I found the buckets and dispatched Rachel and Dottie to find a well. The day was already uncomfortably hot; we were going to need a good deal of water, one way or another.
Clarence was showing a strong urge to go join Denny’s mules in cropping grass among the headstones, jerking his head against the pull of his tether and uttering loud cries of annoyance.
“All right, all right, all right,” I said, hurrying to undo the packing straps and lift his burdens off. “Hold your—oh, dear.”
A man was staggering toward me, giving at the knees with every step and lurching dizzily. The side of his face was black, and there was blood down the facing of his uniform. I dropped the bundle of tenting and poles and rushed to catch him by the arm before he should trip over a headstone and fall face-first into the dirt.
“Sit down,” I said. He looked dazed and appeared not to hear me, but as I was pulling on his arm, he did go down, letting his knees relax abruptly and nearly taking me with him as he landed on a substantial stone commemorating one Gilbert Tennent.
My patient was swaying as though about to fall over, and yet a hasty check showed me no significant wounds; the blood on his coat was from his face, where the blackened skin had blistered and split. It wasn’t just the soot of black powder—the skin had actually been burned to a crisp, the underlying flesh seared, and my patient smelled appallingly like a pork roast. I took a firm grip on my lurching stomach and stopped breathing through my nose.
He didn’t respond to my questions but stared hard at my mouth, and he seemed lucid, despite his continued swaying. The penny finally dropped.
“Ex . . . plo . . . sion?” I mouthed with exaggerated care, and he nodded vigorously, then stopped abruptly, swaying so far that I had to grasp him by the sleeve and pull him upright.

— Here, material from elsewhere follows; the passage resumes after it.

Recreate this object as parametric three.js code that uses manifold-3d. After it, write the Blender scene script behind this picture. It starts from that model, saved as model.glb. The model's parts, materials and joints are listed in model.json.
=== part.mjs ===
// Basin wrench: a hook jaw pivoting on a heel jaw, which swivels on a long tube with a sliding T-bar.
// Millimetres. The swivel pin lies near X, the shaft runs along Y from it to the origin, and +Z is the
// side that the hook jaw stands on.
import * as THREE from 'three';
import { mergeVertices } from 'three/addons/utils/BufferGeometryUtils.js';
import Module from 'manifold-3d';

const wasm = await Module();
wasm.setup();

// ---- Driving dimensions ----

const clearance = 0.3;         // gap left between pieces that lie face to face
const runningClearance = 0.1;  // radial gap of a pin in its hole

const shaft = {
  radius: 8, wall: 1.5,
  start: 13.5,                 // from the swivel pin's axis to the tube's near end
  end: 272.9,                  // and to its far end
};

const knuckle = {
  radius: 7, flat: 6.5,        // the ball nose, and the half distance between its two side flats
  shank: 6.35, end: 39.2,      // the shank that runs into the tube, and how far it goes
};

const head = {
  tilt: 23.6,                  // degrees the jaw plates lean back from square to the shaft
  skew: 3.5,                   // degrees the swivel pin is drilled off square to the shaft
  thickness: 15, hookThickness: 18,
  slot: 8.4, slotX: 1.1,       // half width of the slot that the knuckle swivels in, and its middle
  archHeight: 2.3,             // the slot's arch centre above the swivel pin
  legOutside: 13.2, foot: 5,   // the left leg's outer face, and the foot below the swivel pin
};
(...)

Artilleryman, from his uniform. So something big had exploded near him—a mortar, a cannon?—and not only burned his face nearly to the bone but also likely burst both his eardrums and disturbed the balance of his inner ear. I nodded and set his hands to grip the stone he sat on, to keep him in place while I hastily finished unloading Clarence—who was making the welkin ring with frustration; I should have realized at once that the artilleryman was deaf, as he was taking no notice of the racket—hobbled him, and set him loose to join Denny’s mules in the shade. I dug what I needed out of the packs and set about to do what little I could for the injured man, this consisting mostly of soaking a towel in saline and applying it to his face like a poultice, to remove as much soot as I could without scrubbing.
I thanked God that I’d had the forethought to bring a jug of sweet oil for burns—and cursed my lack of it for not having asked for aloe at Bartram’s Garden.

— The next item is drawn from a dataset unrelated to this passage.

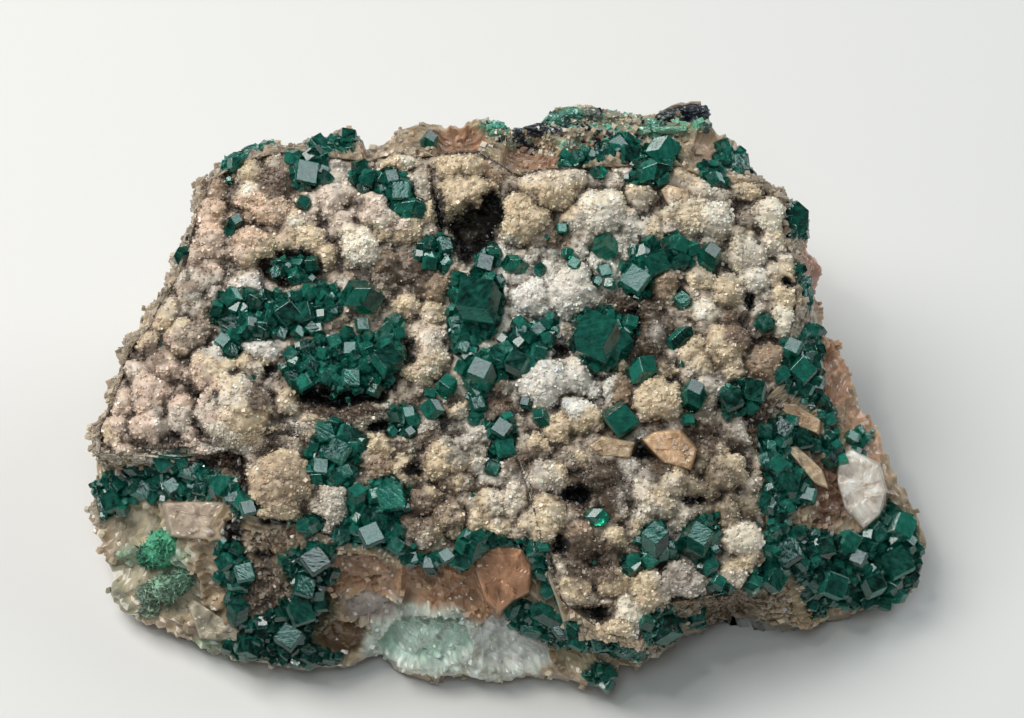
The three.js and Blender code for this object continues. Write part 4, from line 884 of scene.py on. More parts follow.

The girls hadn’t yet returned with water; I hoped there was a well somewhere close at hand. Creek water so close to an army couldn’t be used without boiling it. That thought led me to look round for a spot where a fire could be lighted and to make a mental note to send the girls to look for wood next.
My mind was jerked from my rapidly expanding mental checklist, though, by Denny’s sudden emergence from the church. He wasn’t alone; he appeared to be having a passionate argument with another Continental officer. With a brief exclamation of exasperation, I dug in my pocket and found my silk-wrapped spectacles. With these on my nose, the face of Denny’s interlocutor sprang into clear focus—Captain Leckie, diplomate of the Medical College of Philadelphia.
My patient tugged at my skirt and, when I turned to him, apologetically opened his mouth and mimed drinking. I held up a finger, adjuring him to wait one moment, and went to see whether Denzell required reinforcement.
My appearance was greeted by an austere look from Captain Leckie, who viewed me rather as he might have looked at something questionable on the bottom of his shoe.